Sinclair BASIC actually provides us with the values we require, with its SIN and COS functions. Using this, we can POKE the values returned into RAM and either save to tape, or save out the binary using an emulator such as SPIN. Alternatively, you may prefer to use another programming language on the PC to generate a table of formatted sine values. to import into your source file, or include as a binary. For a sine table with 256 equally-spaced angles, we would need a total of 512 bytes, but we would need to be careful to convert the number returned by SIN into one our game will recognise. Multiplying the sine by 256 will give us our positive values, but where SIN returns a negative result, we might need to multiply the ABS value of the sine by 256, then either subtract that from 65536 or set bit d7 of the high byte to indicate that the number must be subtracted rather than added to our coordinate. With a sine table constructed in this manner, we don’t need a separate table for cosines, as we just add or subtract 64, or a quarter-turn, to the angle before looking up the value in our table. To move a sprite at an angle of A, we add the sine of A to one coordinate, and the cosine of A to the other coordinate.

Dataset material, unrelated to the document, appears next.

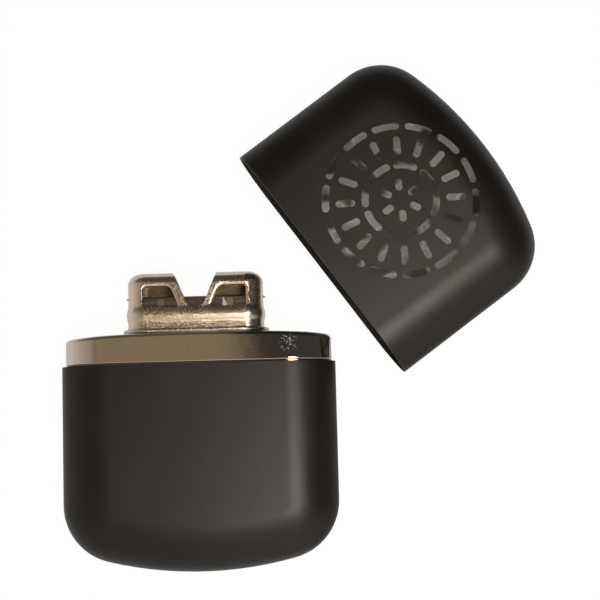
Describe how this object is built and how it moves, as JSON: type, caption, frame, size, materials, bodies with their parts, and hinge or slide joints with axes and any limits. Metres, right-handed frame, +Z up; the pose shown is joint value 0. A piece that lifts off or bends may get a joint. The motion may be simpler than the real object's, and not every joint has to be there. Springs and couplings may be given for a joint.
{
  "type": "catalytic hand warmer",
  "caption": "Flat catalytic pocket hand warmer: rounded black fuel tank with a chromed collar and a push-on burner head, and its vented black cap pulled off and laid beside it.",
  "frame": {"origin": "on the tank's flat back, on the surface that it lies on, half-way along the tank shell on its centre line", "axes": "+Z up out of the front of the tank, +Y along the tank from its closed end to the burner head, +X to the right seen from the front"},
  "size_m": [0.1188, 0.1257, 0.017],
  "materials": {
    "black_enamel": "warm near-black baked enamel, dead matt with a fine grain",
    "chrome_plate": "bright chrome, slightly uneven from drawing",
    "plated_brass": "thin nickel plate over brass, satin",
    "satin_nickel": "warm satin nickel, finely pitted",
    "burnt_nickel": "nickel dulled and browned by heat",
    "plain_steel": "plain rolled steel",
    "wire_gauze": "fine woven steel wire",
    "catalyst_fibre": "grey glass fibre mat",
    "wick_felt": "dense off-white felt",
    "cotton": "loose white cotton"
  },
  "bodies": {
    "tank": {"tank_shell": "black_enamel", "tank_top": "chrome_plate", "filler_neck": "plated_brass", "mouth_plate": "plain_steel", "wick_felt": "wick_felt", "cotton_wadding": "cotton"},
    "burner": {"burner_shroud": "satin_nickel", "burner_base": "plated_brass", "spring_clip_front": "plain_steel", "spring_clip_back": "plain_steel", "support_gauze": "wire_gauze", "catalyst_mat": "catalyst_fibre", "catalyst_cage": "burnt_nickel"},
    "cap": {"cap_shell": "black_enamel"}
  },
  "joints": [
    {"name": "burner_pull", "type": "slide", "parent": "tank", "child": "burner", "axis": [0, 1, 0], "range_m": [0, 0.012]},
    {"name": "cap_pull", "type": "slide", "parent": "tank", "child": "cap", "axis": [0.81, 0.5864, 0], "range_m": [0, 0.022]}
  ]
}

By changing whether we add or subtract a quarter turn to obtain the cosine, and which plane uses sines and which uses cosines, we can start our circle at any of the 4 main compass points, and make it go in a clockwise or anti-clockwise direction.

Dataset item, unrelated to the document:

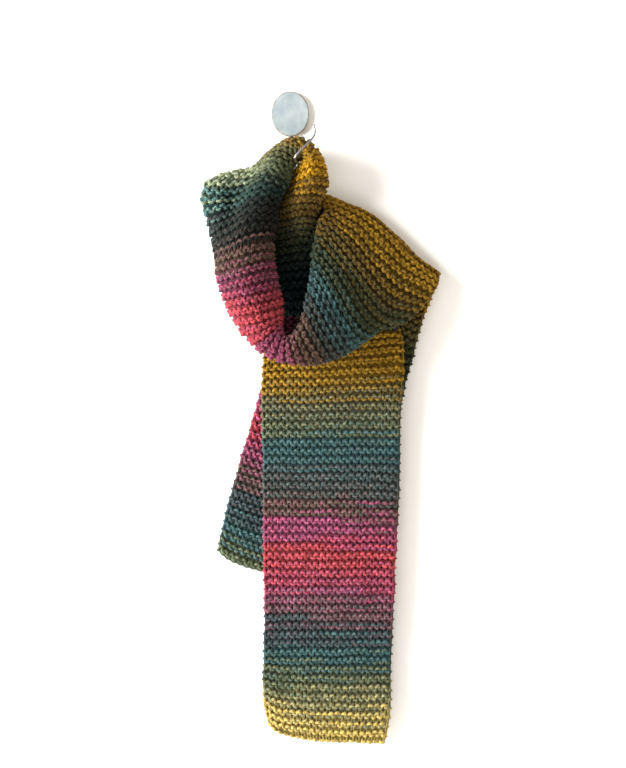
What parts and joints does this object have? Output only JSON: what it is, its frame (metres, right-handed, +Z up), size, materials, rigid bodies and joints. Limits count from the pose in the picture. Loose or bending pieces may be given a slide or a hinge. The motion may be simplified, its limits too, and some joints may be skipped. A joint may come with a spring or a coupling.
{
  "type": "knit scarf on a wall hook",
  "caption": "Long garter-stitch scarf in faded colour bands, looped once and hung by its middle on a wire wall hook with a plain oval plate.",
  "frame": {"origin": "middle of the hook plate's back face, on the wall", "axes": "+Y into the wall, +Z up, +X to the viewer's right; the scarf hangs in front of the wall towards -Y and down towards -Z"},
  "size_m": [0.2649, 0.0967, 0.718],
  "materials": {
    "wool": "soft single-ply wool in long faded colour bands, garter stitch, slightly fuzzy",
    "plate_paint": "pale blue-grey paint with a satin sheen",
    "wire": "bright drawn steel wire"
  },
  "bodies": {
    "root": {"back_tail": "wool", "right_drape": "wool", "loop_bottom": "wool", "left_drape": "wool", "hook_gather": "wool", "inner_strand": "wool", "front_tail": "wool", "wall_plate": "plate_paint", "wire_hook": "wire"}
  },
  "joints": []
}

Until now we have drawn all our graphics directly onto the screen, for reasons of speed and simplicity. However, there is one major disadvantage to this method: if the television scan line happens to be covering the particular screen area where we are deleting or redrawing our image then our graphics will appear to flicker. Unfortunately, on the Spectrum there is no easy way to tell where the scan line is at any given point so we have to find a way around this.
One method which works well is to delete and redraw all sprites immediately following a halt instruction, before the scan has a chance to catch up with the image being drawn. The disadvantage to this method is that our sprite code has to be pretty fast, and even then it is not advisable to delete and re-draw more than two sprites per frame because by then the scan will be over the top border and into the screen area. Of course, locating the status panel at the top of the screen might give a little more time to draw our graphics, and if the game is to run at 25 frames per second we could employ a second halt instruction and manoeuvre another couple of sprites immediately afterwards.

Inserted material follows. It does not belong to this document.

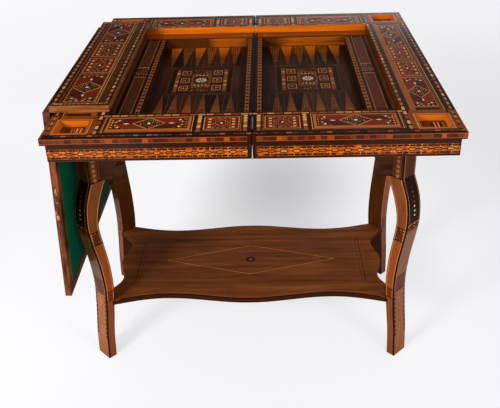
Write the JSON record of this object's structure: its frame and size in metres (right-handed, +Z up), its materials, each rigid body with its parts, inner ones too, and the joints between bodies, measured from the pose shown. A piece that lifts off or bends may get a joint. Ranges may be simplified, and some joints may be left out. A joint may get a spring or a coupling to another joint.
{
  "type": "tric trac table",
  "caption": "Square folding games table with two inlaid backgammon trays, corner wells, hinged cover board, S-shaped diagonal legs and serpentine shelf.",
  "frame": {"origin": "on the floor under the middle of the whole outline, hanging leaf included", "axes": "+Z up; +X from the hanging leaf towards the folding right half; -Y towards the front"},
  "size_m": [0.9316, 0.88, 0.8063],
  "materials": {
    "border_marquetry": "polished marquetry of small wood and pearl pieces",
    "tray_marquetry": "polished marquetry with points and a mosaic panel",
    "honey_wood": "polished",
    "dark_wood": "polished",
    "leg_veneer": "polished, ebony lines and light stringing",
    "shelf_wood": "high polish with light stringing",
    "plain_wood": "oiled, unseen faces",
    "green_baize": "napped wool cloth",
    "steel": "brushed"
  },
  "bodies": {
    "base": {"leg_front_left": "leg_veneer", "leg_front_right": "leg_veneer", "leg_back_left": "leg_veneer", "leg_back_right": "leg_veneer", "apron_front": "leg_veneer", "apron_back": "leg_veneer", "apron_left": "leg_veneer", "apron_right": "leg_veneer", "bracket_front_left": "leg_veneer", "bracket_front_right": "leg_veneer", "bracket_back_left": "leg_veneer", "bracket_back_right": "leg_veneer", "bracket_left_front": "leg_veneer", "bracket_left_back": "leg_veneer", "bracket_right_front": "leg_veneer", "bracket_right_back": "leg_veneer", "shelf": "shelf_wood", "pivot_rail": "plain_wood", "pivot_bolt": "steel", "pivot_washer": "steel", "pivot_nut": "steel", "bed_front_rail": "border_marquetry", "bed_front_ledge": "dark_wood", "bed_front_well": "honey_wood", "bed_back_rail": "border_marquetry", "bed_back_ledge": "dark_wood", "bed_back_well": "honey_wood", "bed_side_rail": "border_marquetry", "bed_side_panel": "tray_marquetry", "bed_centre_bar": "dark_wood", "bed_field": "tray_marquetry", "bed_bottom": "plain_wood", "seam_hinge_front_bed_plate": "steel", "seam_hinge_back_bed_plate": "steel", "seam_hinge_front_pin": "steel", "seam_hinge_back_pin": "steel"},
    "leaf": {"leaf_front_rail": "border_marquetry", "leaf_front_ledge": "dark_wood", "leaf_front_well": "honey_wood", "leaf_back_rail": "border_marquetry", "leaf_back_ledge": "dark_wood", "leaf_back_well": "honey_wood", "leaf_side_rail": "border_marquetry", "leaf_side_panel": "tray_marquetry", "leaf_centre_bar": "dark_wood", "leaf_field": "tray_marquetry", "leaf_bottom": "plain_wood", "seam_hinge_front_leaf_plate": "steel", "seam_hinge_back_leaf_plate": "steel"},
    "narrow_board": {"board_hinge_front_narrow_plate": "steel", "board_hinge_front_pin": "steel", "board_hinge_back_narrow_plate": "steel", "board_hinge_back_pin": "steel", "board_narrow_leaf": "border_marquetry", "board_narrow_leaf_baize": "green_baize"},
    "wide_board": {"board_hinge_front_wide_plate": "steel", "board_hinge_back_wide_plate": "steel", "board_wide_leaf": "border_marquetry", "board_wide_leaf_baize": "green_baize"}
  },
  "joints": [
    {"name": "leaf_fold", "type": "hinge", "parent": "base", "child": "leaf", "pos_m": [0.02582, 0, 0.79], "axis": [0, -1, 0], "range_deg": [0, 177]},
    {"name": "board_slide", "type": "slide", "parent": "base", "child": "narrow_board", "axis": [-1, 0, 0], "range_m": [0, 0.1]},
    {"name": "board_fold", "type": "hinge", "parent": "narrow_board", "child": "wide_board", "pos_m": [-0.42483, 0.02, 0.7903], "axis": [0, 1, 0], "range_deg": [0, 87.1]}
  ]
}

Ultimately, there comes a point where this breaks down. If our graphics are going to take a little longer to draw we need another way to hide the process from the player and we need to employ the use of a second buffer screen. This means that all the work involved in drawing and undrawing graphics is hidden from the player and all that is visible is each finished frame once it has been drawn.
There are two ways of doing this on a Spectrum. One method will only work on a 128K machine, so we will put that to one side for the time being. The other method actually tends to be more complicated in practice but will work on any Spectrum.
Creating a Screen Buffer
The simplest way to implement double buffering on a 48K Spectrum is to set up a dummy screen elsewhere in RAM, and draw all our background graphics and sprites there. As soon as our screen is complete we copy this dummy screen to the physical screen at address 16384 thus:
. ; code to draw all our sprites etc. . . . . ; now screen is drawn copy it to physical screen. ld hl,49152 ld de,16384 ld bc,6912 ldir
While in theory this is perfect, in practice copying 6912 bytes of RAM (or 6144 bytes if we ignore the colour attributes) to the screen display every frame it is too slow for arcade games. The secret is to reduce the amount of screen RAM we need to copy each frame, and to find a faster way than by transferring it with the LDIR instruction.
The first way is to decide how big our screen is going to be. Most games separate the screen into 2 areas: a status panel to display score, lives and other bits of information, and a window where all the action takes place. As we don’t need to update the status panel every frame our dummy screen only needs to be as big as the action window.
So if we were to have a status panel as an 80 x 192 pixel at the right edge of the screen that would leave us a 176×192 pixel window, meaning our dummy screen would only need to be 22 chars wide by 192 pixels high, or 22×192=4224 bytes. Manually moving 4224 bytes from one part of RAM to another is far less painful than manipulating 6114 bytes. The trick is to find a size which is large enough not to restrict gameplay while being small enough to be manipulated quickly. Of course, we may also want to make our buffer a little larger around the edges. While these edges are not displayed on the screen they are useful if we wish to clip sprites as they move into the action window from the sides.
Once we have set our buffer size in stone we need to write a routine to transfer it to the physical display file one or two bytes at a time. While we are at it, we can also re-order our buffer screen to use a more logical display method than the one used by the physical screen. We can make allowances for the peculiar ordering of the Spectrum’s display file in our transfer rountine, meaning any graphics routines which make use of our dummy screen buffer can be simplified.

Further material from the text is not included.